Para começo de conversa, convém recordar a alguns espíritos mais desatentos que na origem desta súbita convulsão politica e social contra o Governo não está nenhuma medida de austeridade destinada a reduzir o défice nas contas públicas, ou a cumprir o Memorando a que o País está vinculado, ou sequer a satisfazer uma exigência da ‘troika’ ou do Tribunal Constitucional.
Por muito que isso custe aos que se especializaram em deitar culpas de tudo para os outros, e em especial para o governo anterior, o que está aqui em causa, antes do mais, é uma medida livremente escolhida pelo actual Governo: descontar um mês de salário a todos os trabalhadores para oferecer às empresas (sejam elas quais forem) a redução da Taxa Social Única (TSU). Foi contra esta injustiça grosseira e contra este monumental disparate económico que o País inteiro se levantou.
Acontece que esta medida, mais do que qualquer outra, teve o efeito de revelar aos portugueses a verdade sobre quem nos governa. Os portugueses puderam ver, em directo e ao vivo, que o primeiro-ministro tentou justificar esta medida insuportavelmente violenta para as famílias com estudos que até hoje ninguém viu e com previsões em que ninguém acredita, nem pode acreditar – sobretudo depois de se perceber que os resultados pretendidos dependem todos do sucesso dos apelos pungentes do primeiro-ministro aos empresários para fazerem o favor de baixar os preços…
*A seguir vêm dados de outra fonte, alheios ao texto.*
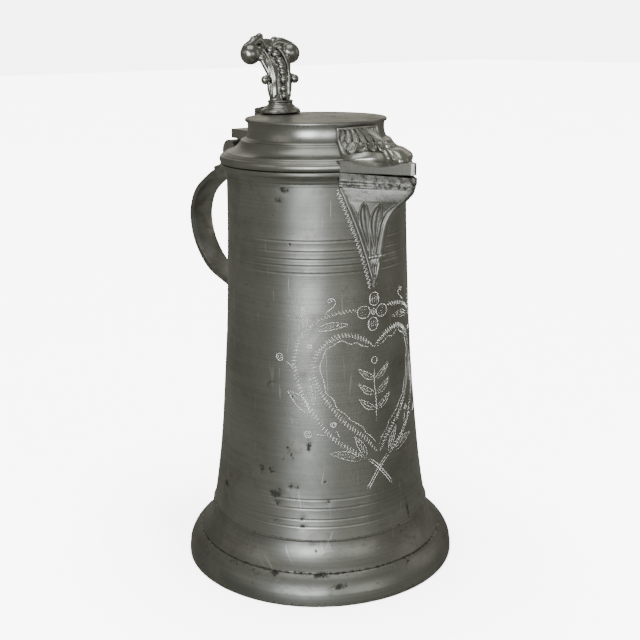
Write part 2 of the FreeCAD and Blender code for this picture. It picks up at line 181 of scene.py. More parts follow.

Mas esta medida não revelou apenas a ligeireza, a impreparação e falta de bom senso do primeiro-ministro: expôs também, à luz do dia, e de forma definitiva, toda a verdade sobre aquela que é a orientação política que guia desde o início a acção do Governo PSD/CDS: uma estratégia clara de empobrecimento, executada através de uma austeridade brutal, muito além da ‘troika’, sem nenhum horizonte que não seja um decepcionante modelo de baixos salários. É a tomada de consciência colectiva desta estratégia absurda e sem futuro – escandalosamente escondida na última campanha eleitoral por entre muita conversa contra o aumento dos impostos e as “gorduras do Estado” – que suscita agora uma indignação profunda, que ameaça gravemente as condições de aplicação do programa de assistência financeira e já abala a própria coligação.
Os danos causados pelo primeiro-ministro são provavelmente irreparáveis. Mas alguma coisa é preciso fazer. E a primeira de todas parece óbvia: recuar. E recuar, neste caso, significa uma única coisa: desistir da ideia de baixar a TSU das empresas à custa dos trabalhadores. Por estranho que pareça, o primeiro-ministro continua a não dar sinais de ter percebido a dimensão do sarilho que arranjou. Ao fim de duas semanas de contestação geral, insiste ainda em “modelar” apenas a medida, de modo a não atingir os trabalhadores de mais baixos rendimentos. Quando muito, parece admitir uma estrutura progressiva das taxas contributivas aplicáveis aos trabalhadores.
A ideia parece ser esta: mudar alguma coisa para que o essencial continue na mesma. Ora, sejamos claros: “modelar” não é “recuar”.
Pode até compreender-se que o primeiro-ministro, depois de anunciar solenemente esta medida ao País e de ter sido desafiado ostensivamente pelo seu próprio parceiro de coligação, pretenda ainda preservar a sua imagem de autoridade e salvar a face. Mas, como já alguém disse, a política é a arte do possível. E a prioridade do primeiro-ministro, nesta situação, não poder ser salvar a face. O seu dever primeiro é outro: salvar o Governo, dando ouvidos ao País.